Federal minimums take precedence when your vehicles move cargo or passengers across state lines, even if your portion never leaves Oregon. A common problem is an Oregon carrier accepting a load from a Portland freight broker without realizing the shipment is interstate commerce. This doesn't mean every broker load is federal, but if any leg crosses a state line, the entire chain is. Businesses that only move their own goods locally don't fall under FMCSA rules.

Confirm which rules apply through the Oregon Department of Transportation. Interstate carriers should review FMCSA insurance filing requirements.

Oregon Commercial Auto Insurance Requirement Exemptions

ORS 806.020 exempts specific vehicle categories from financial responsibility, and which exemptions apply varies by use: off-highway equipment on farms and ranches across rural Oregon is the most common.
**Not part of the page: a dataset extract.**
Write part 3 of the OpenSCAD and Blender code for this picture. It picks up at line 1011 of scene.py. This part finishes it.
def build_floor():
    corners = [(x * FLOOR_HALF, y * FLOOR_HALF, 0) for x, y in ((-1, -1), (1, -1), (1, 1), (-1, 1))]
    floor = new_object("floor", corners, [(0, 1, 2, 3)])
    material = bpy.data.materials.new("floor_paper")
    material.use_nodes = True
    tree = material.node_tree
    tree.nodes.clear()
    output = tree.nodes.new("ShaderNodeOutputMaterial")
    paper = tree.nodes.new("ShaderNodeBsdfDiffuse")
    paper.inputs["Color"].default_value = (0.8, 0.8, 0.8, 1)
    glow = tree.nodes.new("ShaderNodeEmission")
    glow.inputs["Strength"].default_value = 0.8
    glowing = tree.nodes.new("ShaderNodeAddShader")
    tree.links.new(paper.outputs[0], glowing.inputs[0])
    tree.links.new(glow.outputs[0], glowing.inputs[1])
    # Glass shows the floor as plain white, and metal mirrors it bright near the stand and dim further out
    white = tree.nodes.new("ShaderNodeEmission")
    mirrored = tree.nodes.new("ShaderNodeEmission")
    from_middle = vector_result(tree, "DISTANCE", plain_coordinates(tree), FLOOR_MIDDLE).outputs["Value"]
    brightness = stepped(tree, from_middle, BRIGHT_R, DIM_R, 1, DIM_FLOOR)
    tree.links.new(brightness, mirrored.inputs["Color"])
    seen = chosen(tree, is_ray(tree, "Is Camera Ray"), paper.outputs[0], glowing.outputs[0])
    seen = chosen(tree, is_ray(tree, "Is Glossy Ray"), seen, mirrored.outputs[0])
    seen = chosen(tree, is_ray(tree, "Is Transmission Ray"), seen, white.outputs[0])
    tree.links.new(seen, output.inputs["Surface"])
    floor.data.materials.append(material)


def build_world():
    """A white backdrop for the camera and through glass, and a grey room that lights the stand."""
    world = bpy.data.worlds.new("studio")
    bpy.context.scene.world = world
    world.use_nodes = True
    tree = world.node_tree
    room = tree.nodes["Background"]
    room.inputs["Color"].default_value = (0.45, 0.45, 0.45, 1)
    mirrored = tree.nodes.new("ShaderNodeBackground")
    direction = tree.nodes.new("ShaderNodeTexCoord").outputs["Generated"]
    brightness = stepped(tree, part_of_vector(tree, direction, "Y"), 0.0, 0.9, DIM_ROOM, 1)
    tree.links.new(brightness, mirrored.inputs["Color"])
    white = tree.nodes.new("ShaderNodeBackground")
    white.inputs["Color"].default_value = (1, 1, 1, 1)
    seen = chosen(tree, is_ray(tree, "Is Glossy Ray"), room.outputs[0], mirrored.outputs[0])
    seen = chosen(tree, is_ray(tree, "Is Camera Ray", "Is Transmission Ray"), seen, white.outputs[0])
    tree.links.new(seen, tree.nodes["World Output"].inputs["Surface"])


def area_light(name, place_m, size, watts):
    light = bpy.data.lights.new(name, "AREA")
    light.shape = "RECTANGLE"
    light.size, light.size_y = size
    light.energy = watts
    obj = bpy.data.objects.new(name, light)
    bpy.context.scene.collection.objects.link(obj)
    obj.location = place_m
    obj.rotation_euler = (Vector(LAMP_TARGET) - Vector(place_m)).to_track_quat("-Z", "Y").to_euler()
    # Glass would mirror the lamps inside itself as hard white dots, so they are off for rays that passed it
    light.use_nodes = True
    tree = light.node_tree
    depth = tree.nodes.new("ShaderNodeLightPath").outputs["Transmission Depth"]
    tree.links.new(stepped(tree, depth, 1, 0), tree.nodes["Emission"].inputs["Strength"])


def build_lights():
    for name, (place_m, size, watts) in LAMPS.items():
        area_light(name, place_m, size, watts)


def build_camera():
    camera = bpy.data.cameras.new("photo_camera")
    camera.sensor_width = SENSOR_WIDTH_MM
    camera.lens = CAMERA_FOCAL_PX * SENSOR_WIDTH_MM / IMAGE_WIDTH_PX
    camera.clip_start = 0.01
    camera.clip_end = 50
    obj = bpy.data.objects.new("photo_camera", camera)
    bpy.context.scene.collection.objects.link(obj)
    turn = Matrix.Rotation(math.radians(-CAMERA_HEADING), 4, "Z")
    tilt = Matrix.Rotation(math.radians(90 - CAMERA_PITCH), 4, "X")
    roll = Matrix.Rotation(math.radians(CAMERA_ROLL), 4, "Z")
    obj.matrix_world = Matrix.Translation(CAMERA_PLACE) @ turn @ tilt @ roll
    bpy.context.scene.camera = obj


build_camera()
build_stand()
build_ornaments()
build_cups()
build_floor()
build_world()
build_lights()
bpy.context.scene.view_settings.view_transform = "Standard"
The most common mistake is assuming an off-road vehicle is automatically exempt: the exemption vanishes the moment it touches any public road.

Antique vehicle with permanent registration (ORS 805.010)
No financial responsibility requirement
Vehicle of special interest (exhibitions, parades, club use)
No financial responsibility requirement
Snowmobile or Class I, III, IV ATV
No requirement unless on a designated highway access route
Vehicle not operated on any highway or public premises
No on-road insurance mandate
Motor-assisted scooter or electric mobility device
No financial responsibility requirement
Employer-owned vehicle operated by employee with permission
Employer's policy covers the vehicle

Vehicles under an ODOT motor carrier permit (ORS Chapter 825) aren't exempt: they owe $750,000 CSL under ORS 825.160. Check with the Oregon DMV if you're unsure.
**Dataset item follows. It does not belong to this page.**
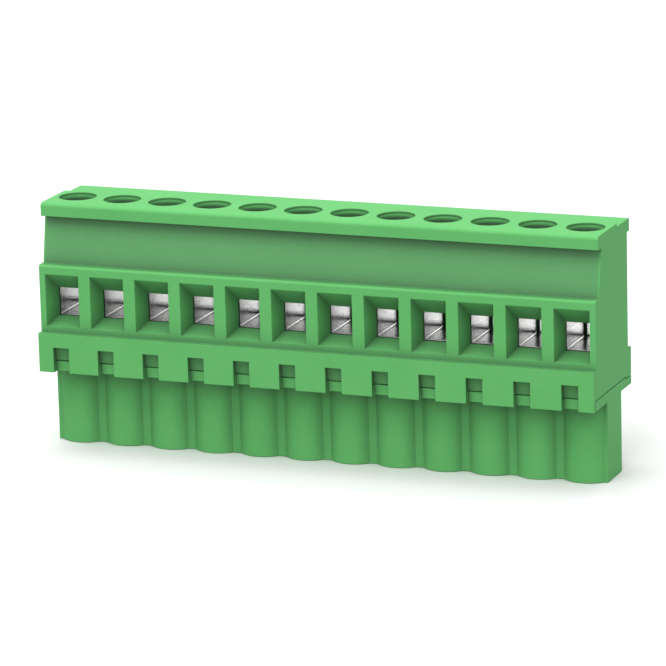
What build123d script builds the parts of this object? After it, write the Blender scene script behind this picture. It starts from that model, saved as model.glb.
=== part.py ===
from build123d import *
import os

os.makedirs("parts", exist_ok=True)

# Pluggable terminal block, twelve poles, screws driven from above, wires from
# the front (-Y), header pins from below.  X runs along the row.  The origin
# sits in the middle of the underside of the contact tower.

# Driving sizes of the row
pitch = 5.08
poles = 12
row_length = poles * pitch
first_x = -(poles - 1) / 2 * pitch

# Heights, from the underside of the tower up
tower_height = 8.4
flange_thickness = 1.15
skirt_height = 4.15
block_height = 7.15
panel_height = 5.0
lip_height = 1.4
rear_top_drop = 0.32
rear_lip_height = 1.3
seam = 0.12
seam_step = 0.2

skirt_bottom = tower_height
split_z = tower_height + flange_thickness
skirt_top = skirt_bottom + skirt_height
shoulder_z = skirt_top + block_height
lip_bottom = shoulder_z + panel_height
top_z = lip_bottom + lip_height
rear_top_z = top_z - rear_top_drop
rear_lip_bottom = rear_top_z - rear_lip_height

# Depths, from the middle plane of the tower
block_front = -5.75
skirt_proud = 0.85
skirt_wall = 0.55
shoulder_depth = 1.2
panel_lean = 0.9
lip_proud = 1.08
step_back = 1.37
wall_back = 4.7
rear_lip_proud = 0.75
rear_band_proud = 1.0
rear_band_height = 3.9
seam_step_y = 3.9
lip_round = 0.4
shoulder_round = 0.3

skirt_front = block_front - skirt_proud
flange_front = skirt_front + skirt_wall
panel_bottom = block_front + shoulder_depth
panel_top = panel_bottom + panel_lean
lip_front = panel_top - lip_proud
rear_lip = wall_back + rear_lip_proud
rear_band = wall_back + rear_band_proud
rear_band_top = skirt_bottom + rear_band_height

# Screws: M2.5, their heads guided by the driver holes
screw_y = -0.84
driver_hole_radius = 1.905
rim_chamfer = 0.12
head_radius = 1.83
head_height = 1.9
head_sink = 2.0
shank_radius = 1.25
shank_length = 4.4
slot_width = 0.7
slot_depth = 0.9
head_top = top_z - head_sink
head_bottom = head_top - head_height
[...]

Oregon Commercial Auto Insurance Alternatives

Oregon allows two methods under ORS 806.060: a standard liability policy or self-insurance through the DMV. Self-insurance doesn't apply to fleets with fewer than 25 registered vehicles, and Oregon doesn't recognize surety bonds or cash deposits.
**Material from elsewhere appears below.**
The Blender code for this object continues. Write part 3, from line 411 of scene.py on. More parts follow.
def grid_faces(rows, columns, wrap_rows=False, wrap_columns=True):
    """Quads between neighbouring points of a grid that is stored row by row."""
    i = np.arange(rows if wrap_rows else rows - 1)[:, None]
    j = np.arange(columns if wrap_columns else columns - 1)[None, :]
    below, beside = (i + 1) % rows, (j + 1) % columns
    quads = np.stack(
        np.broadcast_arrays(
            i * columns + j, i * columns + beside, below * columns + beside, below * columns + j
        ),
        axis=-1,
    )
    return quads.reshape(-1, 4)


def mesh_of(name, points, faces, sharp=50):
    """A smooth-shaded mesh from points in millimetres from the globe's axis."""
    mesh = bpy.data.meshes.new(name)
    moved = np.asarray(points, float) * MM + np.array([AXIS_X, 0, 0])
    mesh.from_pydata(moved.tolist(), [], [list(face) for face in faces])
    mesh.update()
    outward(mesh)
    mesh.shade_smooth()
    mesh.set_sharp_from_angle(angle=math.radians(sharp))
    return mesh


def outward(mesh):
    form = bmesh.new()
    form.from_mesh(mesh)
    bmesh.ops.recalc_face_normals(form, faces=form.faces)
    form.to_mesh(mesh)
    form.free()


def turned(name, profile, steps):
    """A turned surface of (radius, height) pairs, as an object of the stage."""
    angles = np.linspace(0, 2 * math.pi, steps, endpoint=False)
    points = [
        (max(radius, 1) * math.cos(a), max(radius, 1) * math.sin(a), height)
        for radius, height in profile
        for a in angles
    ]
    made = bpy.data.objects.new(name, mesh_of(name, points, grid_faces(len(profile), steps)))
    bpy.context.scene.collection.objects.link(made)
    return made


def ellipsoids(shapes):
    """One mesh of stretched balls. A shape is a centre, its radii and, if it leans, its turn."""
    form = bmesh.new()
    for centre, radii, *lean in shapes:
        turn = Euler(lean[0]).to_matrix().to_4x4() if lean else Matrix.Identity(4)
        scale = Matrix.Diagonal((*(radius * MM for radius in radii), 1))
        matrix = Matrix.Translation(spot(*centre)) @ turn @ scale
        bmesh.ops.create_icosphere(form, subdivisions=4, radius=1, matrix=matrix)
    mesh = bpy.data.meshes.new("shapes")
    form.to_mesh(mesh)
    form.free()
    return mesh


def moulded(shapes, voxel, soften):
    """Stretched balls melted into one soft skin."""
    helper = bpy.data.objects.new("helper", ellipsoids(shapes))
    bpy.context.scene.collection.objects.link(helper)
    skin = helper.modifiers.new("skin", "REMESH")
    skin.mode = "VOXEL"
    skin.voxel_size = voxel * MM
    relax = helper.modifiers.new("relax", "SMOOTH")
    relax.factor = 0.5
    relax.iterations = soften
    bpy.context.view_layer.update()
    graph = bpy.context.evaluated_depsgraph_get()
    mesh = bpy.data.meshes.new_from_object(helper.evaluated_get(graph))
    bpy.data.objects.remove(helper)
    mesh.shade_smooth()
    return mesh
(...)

Self-insurance under ORS 806.130 requires:

  • More than 25 vehicles registered in the business's name
  • An audited financial report showing retained earnings sufficient to absorb claims
  • A three-year crash history with no unsettled judgments
  • Annual renewal (a missed renewal leaves every vehicle uninsured)

Self-insurance doesn't mean "no insurance": requirements vary by fleet size, and large Portland-area fleets still assign a risk manager to process claims.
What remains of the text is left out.